§ Short exercise:
Repeat everything from the line holding "rotate([0, 0, -spatter_angle])" to the line holding "bpy.context.scene.collection.objects.link(empty)", inclusive, exactly. Leave out the rest.
###
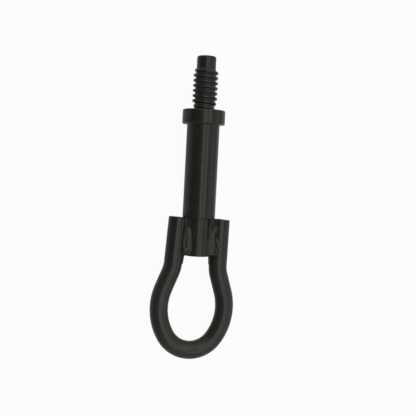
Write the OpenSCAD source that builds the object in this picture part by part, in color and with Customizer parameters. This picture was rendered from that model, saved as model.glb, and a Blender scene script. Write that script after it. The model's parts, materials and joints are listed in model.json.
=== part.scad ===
// Screw-in tow eye: a turned shank with a coarse left-hand thread, welded to a bent bar loop.
// The shank is drawn along Z with the thread up and its shoulder at zero, then laid down to rest.
// Laid down, the thread points along +Y and the side with the irregular weld faces up.

/* [Shank] */
// diameter of the thick plain stem
stem_d = 21.4; // [18:0.2:24]
// length of the stem from its shoulder to the collar
stem_len = 61.3; // [40:0.1:90]
// diameter of the thin end that sits between the limbs
spigot_d = 15.6; // [14:0.2:16.4]
// length of that thin end
spigot_len = 25.2; // [18:0.2:30]
// chamfer at the ends of the stem and the spigot
stem_chamfer = 0.5; // [0.3:0.1:0.8]

/* [Collar] */
// diameter of the collar that seats on the car
collar_d = 28; // [25:0.2:34]
// thickness of the collar
collar_t = 9.5; // [5:0.5:14]
// chamfer on both rims of the collar
collar_chamfer = 0.8; // [0.4:0.1:1.2]

/* [Thread] */
// diameter over the thread crests
thread_d = 16.3; // [15.6:0.1:17]
// diameter of the core at the thread root
root_d = 13.1; // [12.9:0.1:13.5]
// distance from one crest to the next
pitch = 3.34; // [3.3:0.02:4]
// direction in which the ridge starts at the collar end, seen from the tip
thread_start = 138; // [0:1:359]
// plain neck between the collar and the first thread
neck_len = 2.8; // [1:0.2:5]
// length of the threaded part, run-in and run-out included
thread_len = 24.1; // [16:0.1:30]
// part of a turn over which the ridge rises and fades
fade_turns = 0.55; // [0.3:0.05:1]
// width of the flat on a crest
crest_flat = 0.8; // [0.5:0.05:0.9]
// flank angle measured from a plane across the shank
flank_angle = 33; // [25:1:34]
// length of the chamfer from the core down to the pilot, where the ridge is cut off
lead_in = 0.4; // [0.3:0.1:1]

/* [Pilot] */
// diameter of the plain tip ahead of the thread
pilot_d = 12.6; // [11:0.1:12.8]
// length of the plain tip
pilot_len = 8.4; // [5:0.1:14]
// rounding at the free end of the tip
pilot_round = 1.3; // [0.6:0.1:2]

/* [Eye] */
// diameter of the bar the eye is bent from
bar_d = 12; // [10:0.2:13]
// clearance between spigot and limb where the eye pivots
limb_gap = 0.85; // [0.85:0.05:1.5]
// depth of that pivot below the shoulder
pivot_depth = 6; // [4:0.1:7]
// outward splay of each limb
limb_splay = 1.2; // [1.2:0.1:1.9]
// sideways lean of the eye against the shank
eye_lean = 2.2; // [0:0.1:2.4]
// sideways offset of the eye from the shank axis
eye_shift = 0.4; // [0:0.1:0.4]
// gap between the shoulder and the cut end of the shorter limb
end_gap = 0.4; // [0.1:0.1:1]
// chamfer on the cut ends of the bar
end_chamfer = 0.6; // [0.2:0.1:1]
// straight part of each limb below the pivot
limb_len = 24.3; // [22:0.1:34]
// centre-line radius of the outward bend
flare_r = 21; // [14:0.5:30]
// angle of the outward bend
flare_angle = 18; // [12:0.5:24]
// straight run between the outward bend and the side of the eye
flank_len = 11.4; // [6:0.2:20]
// centre-line radius of the side of the eye
side_r = 35.2; // [26:0.2:44]
// angle the side bends through
side_angle = 53.5; // [48:0.5:62]
// how much thinner the bar is drawn where it is bent
bend_thinning = 0.12; // [0.1:0.02:0.3]
// how far a full-size run reaches into the bend beside it
run_on = 0.4; // [0.2:0.1:0.5]

/* [Welds] */
// depth below the shoulder where the beads start
weld_top = 5; // [4:0.5:7]
// distance from the end of a bead to the end of the spigot
weld_end = 0.6; // [0.2:0.1:2]
// distance of a bead's centre line from the shank axis
weld_x = 8.3; // [8.1:0.1:8.6]
// unfilled root between a bead and the plane of the eye
weld_root = 0.2; // [0.1:0.1:0.4]
// radius of the even beads
bead_r = 3.3; // [3:0.1:3.6]
// radius of the irregular bead at its upper end
uneven_r_top = 2.9; // [2.8:0.1:3.4]
// radius of the irregular bead at its lower end
uneven_r_low = 3.7; // [3.5:0.1:4]
// radius of the low root run that fills each valley up to the shoulder
root_r = 1.7; // [1.4:0.1:2]
// distance from one weld ripple to the next, rounded to fit the bead
ripple = 2.6; // [2.2:0.1:3]
// diameter of the weld spatter ball on the spigot
spatter_d = 2; // [1.2:0.1:2.6]
// depth of the spatter ball below the shoulder
spatter_depth = 11.1; // [8:0.1:16]
// direction of the spatter ball from straight in front
spatter_angle = 30.5; // [20:0.5:36]

/* [Hidden] */
collar_top = stem_len + collar_t;
thread_low = collar_top + neck_len;
thread_high = thread_low + thread_len;
tip_z = thread_high + pilot_len;
pilot_r = pilot_d / 2;
bar_r = bar_d / 2;

// the eye in its own plane, as x and z of the bar's centre line, pivot at zero
limb_x = spigot_d / 2 + limb_gap + bar_r;
function ahead(p, h, len) = p + len * [cos(h), sin(h)];
function left_of(p, h, r) = p + r * [-sin(h), cos(h)];
function around(c, h, r) = c + r * [sin(h), -cos(h)];
h0 = -90 - limb_splay;
h1 = h0 - flare_angle;
h2 = h1 + side_angle;
p0 = [-limb_x, 0];
p1 = ahead(p0, h0, limb_len);
flare_c = left_of(p1, h0, -flare_r);
p2 = around(flare_c, h1, -flare_r);
p3 = ahead(p2, h1, flank_len);
side_c = left_of(p3, h1, side_r);
p4 = around(side_c, h2, side_r);
// the end arc closes the loop on the centre line, which gives its radius
end_r = p4.x / sin(h2);
end_c = [0, p4.y + end_r * cos(h2)];
run_on_angle = run_on / end_r * 180 / PI;
// how far each limb runs up from the pivot, left being -1, so that its square cut end meets the stem's rim
function run_up(side, gap) =
    let (t = limb_splay - side * eye_lean)
    let (out = limb_x + side * eye_shift - pivot_depth * sin(t) - stem_d / 2)
    (out * tan(t) - gap + pivot_depth + side * limb_x * sin(eye_lean)) / cos(t);

// lying at rest: the collar's rim and the far end of the loop both touch the ground
far_z = -pivot_depth + end_c.y * cos(eye_lean) - end_r;
rim_run = stem_len + collar_chamfer - far_z;
rim_reach = sqrt(pow(collar_d / 2, 2) + pow(rim_run, 2));
rest_angle = acos(bar_r / rim_reach) - atan2(rim_run, collar_d / 2);
lift = bar_r - far_z * sin(rest_angle);
// the middle of the outline goes to the origin
mid_x = side_c.y * sin(eye_lean) + eye_shift;
y_far = far_z * cos(rest_angle) - bar_r;
round_r = pilot_r - pilot_round;
y_tip = (tip_z - pilot_round) * cos(rest_angle) + round_r * sin(rest_angle) + pilot_round;
mid_y = (y_far + y_tip) / 2;

module lay_down() {
    translate([-mid_x, -mid_y, lift])
        rotate([rest_angle - 90, 0, 0])
            children();
}

// SHANK

module shank_body() {
    c = stem_chamfer;
    k = collar_chamfer;
    stem_r = stem_d / 2;
    spigot_r = spigot_d / 2;
    collar_r = collar_d / 2;
    rotate_extrude($fn = 96)
        polygon(concat(
            [[0, -spigot_len], [spigot_r - c, -spigot_len], [spigot_r, c - spigot_len]],
            [[spigot_r, 0], [stem_r - c, 0], [stem_r, c], [stem_r, stem_len]],
            [[collar_r - k, stem_len], [collar_r, stem_len + k]],
            [[collar_r, collar_top - k], [collar_r - k, collar_top]],
            [[root_d / 2, collar_top], [root_d / 2, thread_high - lead_in], [pilot_r, thread_high]],
            [for (a = [0:22.5:90]) [round_r + pilot_round * cos(a), tip_z - pilot_round * (1 - sin(a))]],
            [[0, tip_z]]
        ));
}

// The thread is one ridge wound left-handed on the core, fading into it at both ends.
thread_steps = 30;
step_count = floor(thread_len / pitch * thread_steps);
base_r = root_d / 2 - 0.3;
crest_h = thread_d / 2 - base_r;
base_half = min(crest_flat / 2 + crest_h * tan(flank_angle), pitch * 0.49);
edge = 0.25;

function fade(i) = min(1, i / (fade_turns * thread_steps), (step_count - i) / (fade_turns * thread_steps));
function ridge_section(i) =
    let (z = thread_low + pitch * i / thread_steps, a = thread_start - 360 * i / thread_steps)
    let (h = crest_h * (0.15 + 0.85 * fade(i)), w = base_half, e = crest_flat / 2)
    let (t = w - (w - e) * (1 - edge / crest_h))
    [for (q = [[0, -w], [0, w], [h * (1 - edge / crest_h), t], [h, e - 0.1], [h, 0.1 - e], [h * (1 - edge / crest_h), -t]])
        [(base_r + q.x) * cos(a), (base_r + q.x) * sin(a), min(z + q.y, thread_high - lead_in)]];

module thread_ridge() {
    n = 6;
    points = [for (i = [0:step_count]) each ridge_section(i)];
    sides = [for (i = [0:step_count - 1], j = [0:n - 1])
        let (a = i * n + j, b = i * n + (j + 1) % n)
        each [[a, b, b + n], [a, b + n, a + n]]];
    first = [for (j = [1:n - 2]) [0, j + 1, j]];
    last = [for (j = [1:n - 2]) [step_count * n, step_count * n + j, step_count * n + j + 1]];
    polyhedron(points, concat(sides, first, last));
}

module shank() {
    color("#2b2b2a")
        lay_down() {
            shank_body();
            thread_ridge();
        }
}

// EYE

module bar_run(p, h, len) {
    start = ahead(p, h, -run_on);
    translate([start.x, 0, start.y])
        rotate([0, 90 - h, 0])
            cylinder(d = bar_d, h = len + 2 * run_on, $fn = 48);
}

module bar_bend(c, r, from, sweep, d) {
    translate([c.x, 0, c.y])
        rotate([90, 0, 0])
            rotate([0, 0, from])
                rotate_extrude(angle = sweep, $fn = 160)
                    translate([r, 0])
                        circle(d = d, $fn = 48);
}

module limb(up) {
    top = ahead(p0, h0, -up);
    len = up + limb_len + run_on;
    c = end_chamfer;
    translate([top.x, 0, top.y])
        rotate([0, 90 - h0, 0])
            rotate_extrude($fn = 48)
                polygon([[0, 0], [bar_r - c, 0], [bar_r, c], [bar_r, len], [0, len]]);
}

module half_eye(up) {
    thin_d = bar_d - bend_thinning;
    limb(up);
    bar_bend(flare_c, flare_r, h1 + 90, flare_angle, thin_d);
    bar_run(p2, h1, flank_len);
    bar_bend(side_c, side_r, h1 - 90, side_angle, thin_d);
}

// The eye leans about its pivot: the left limb butts against the stem's rim, the right one stops short.
module eye_solid() {
    translate([eye_shift, 0, -pivot_depth])
        rotate([0, eye_lean, 0]) {
            half_eye(run_up(-1, 0.02));
            mirror([1, 0, 0])
                half_eye(run_up(1, end_gap));
            bar_bend(end_c, end_r, h2 - 90 - run_on_angle, 2 * run_on_angle - 2 * h2, bar_d);
        }
}

module eye_bar() {
    color("#272727")
        lay_down()
            eye_solid();
}

// WELDS

// A bead is a row of overlapping puddles in the valley between the spigot and one limb.
module puddles(side, face, r_top, r_low) {
    span = spigot_len - weld_end - weld_top - r_top - r_low;
    count = round(span / ripple);
    for (i = [0:count]) {
        r = r_top + (r_low - r_top) * i / count;
        translate([side * weld_x, face * (weld_root + r), -weld_top - r_top - span * i / count])
            sphere(r = r, $fn = 40);
    }
}

// Under the bead a low root run fills the valley from the shoulder down.
module root_run(side, face) {
    translate([side * (weld_x + 0.1), face * (weld_root + 0.25 + root_r), weld_end + root_r - spigot_len])
        cylinder(r = root_r, h = spigot_len - weld_end - root_r - 0.3, $fn = 40);
}

module bead(side, face, r_top, r_low) {
    color("#30302e")
        lay_down()
            difference() {
                union() {
                    puddles(side, face, r_top, r_low);
                    root_run(side, face);
                }
                translate([0, 0, -spigot_len])
                    cylinder(d = spigot_d, h = spigot_len, $fn = 96);
                eye_solid();
            }
}

module weld_front_left() {
    bead(-1, -1, bead_r, bead_r);
}

module weld_front_right() {
    bead(1, -1, uneven_r_top, uneven_r_low);
}

module weld_back_left() {
    bead(-1, 1, bead_r, bead_r);
}

module weld_back_right() {
    bead(1, 1, bead_r, bead_r);
}

module spatter() {
    color("#30302e")
        lay_down()
            difference() {
                rotate([0, 0, -spatter_angle])
                    translate([0, 0.2 - spigot_d / 2, -spatter_depth])
                        sphere(d = spatter_d, $fn = 32);
                translate([0, 0, -spigot_len])
                    cylinder(d = spigot_d, h = spigot_len, $fn = 96);
            }
}

shank();
eye_bar();
weld_front_left();
weld_front_right();
weld_back_left();
weld_back_right();
spatter();
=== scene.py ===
import bpy
import bmesh
import json
from math import atan2, cos, degrees, exp, hypot, pi, radians, sin, sqrt, tan
from mathutils import Matrix, Vector


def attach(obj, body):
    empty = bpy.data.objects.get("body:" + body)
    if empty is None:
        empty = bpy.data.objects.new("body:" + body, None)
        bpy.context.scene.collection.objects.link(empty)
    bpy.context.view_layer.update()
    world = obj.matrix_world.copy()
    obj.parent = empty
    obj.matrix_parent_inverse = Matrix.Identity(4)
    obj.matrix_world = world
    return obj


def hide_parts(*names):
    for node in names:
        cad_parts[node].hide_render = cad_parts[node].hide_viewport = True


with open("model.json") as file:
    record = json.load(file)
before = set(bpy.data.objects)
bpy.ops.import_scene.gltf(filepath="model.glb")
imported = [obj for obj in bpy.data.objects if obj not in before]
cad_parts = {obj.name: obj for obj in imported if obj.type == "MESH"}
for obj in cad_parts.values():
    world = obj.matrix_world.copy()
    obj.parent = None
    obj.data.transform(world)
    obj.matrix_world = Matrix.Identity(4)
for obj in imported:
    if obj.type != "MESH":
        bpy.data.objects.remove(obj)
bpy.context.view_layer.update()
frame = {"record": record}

# THE LIE OF THE PART
# The tow eye lies on its collar and the far end of its loop, so its shank points a little upwards.
# Every piece is drawn in millimetres with the shank along Y and its shoulder at zero, then laid down.
pilot = {m["name"]: m for m in frame["record"]["mounts"]}["pilot"]
shoulder_to_pilot = 101.25
shank_axis = Vector(pilot["axis"]).normalized()
shoulder = Vector(pilot["pos_m"]) - shank_axis * shoulder_to_pilot / 1000
rise = atan2(shank_axis.z, shank_axis.y)
lie = Matrix.Translation(shoulder) @ Matrix.Rotation(rise, 4, "X") @ Matrix.Scale(0.001, 4)
merge_gap = 0.0005


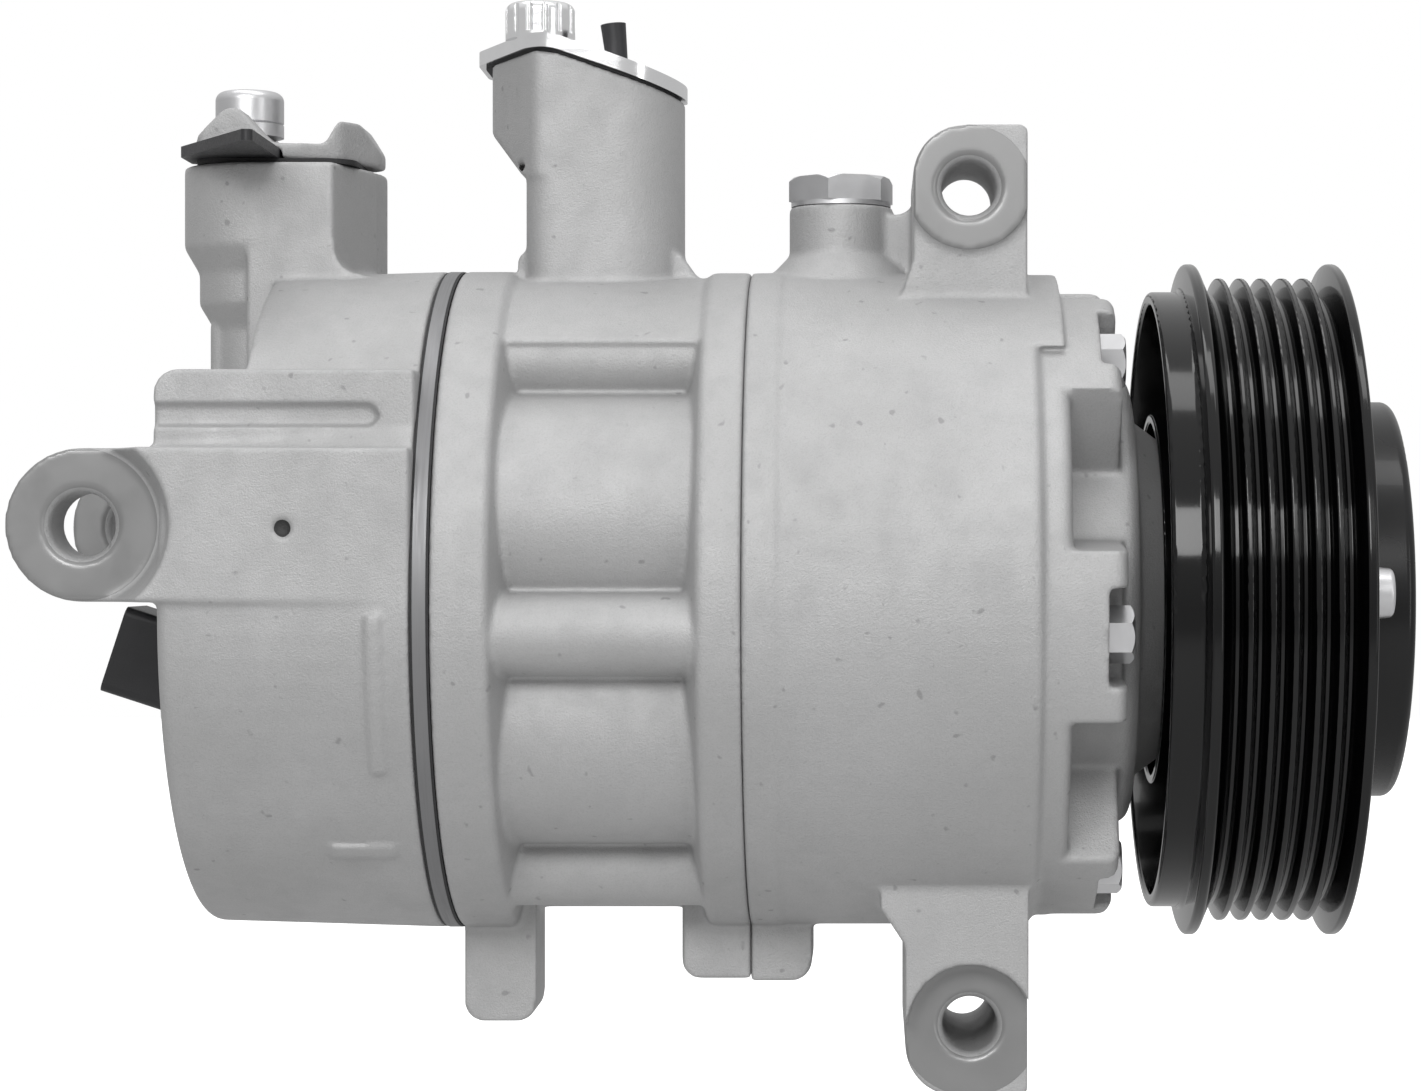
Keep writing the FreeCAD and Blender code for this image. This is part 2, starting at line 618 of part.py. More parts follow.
###
§ Answer in full:
                rotate([0, 0, -spatter_angle])
                    translate([0, 0.2 - spigot_d / 2, -spatter_depth])
                        sphere(d = spatter_d, $fn = 32);
                translate([0, 0, -spigot_len])
                    cylinder(d = spigot_d, h = spigot_len, $fn = 96);
            }
}

shank();
eye_bar();
weld_front_left();
weld_front_right();
weld_back_left();
weld_back_right();
spatter();
=== scene.py ===
import bpy
import bmesh
import json
from math import atan2, cos, degrees, exp, hypot, pi, radians, sin, sqrt, tan
from mathutils import Matrix, Vector


def attach(obj, body):
    empty = bpy.data.objects.get("body:" + body)
    if empty is None:
        empty = bpy.data.objects.new("body:" + body, None)
        bpy.context.scene.collection.objects.link(empty)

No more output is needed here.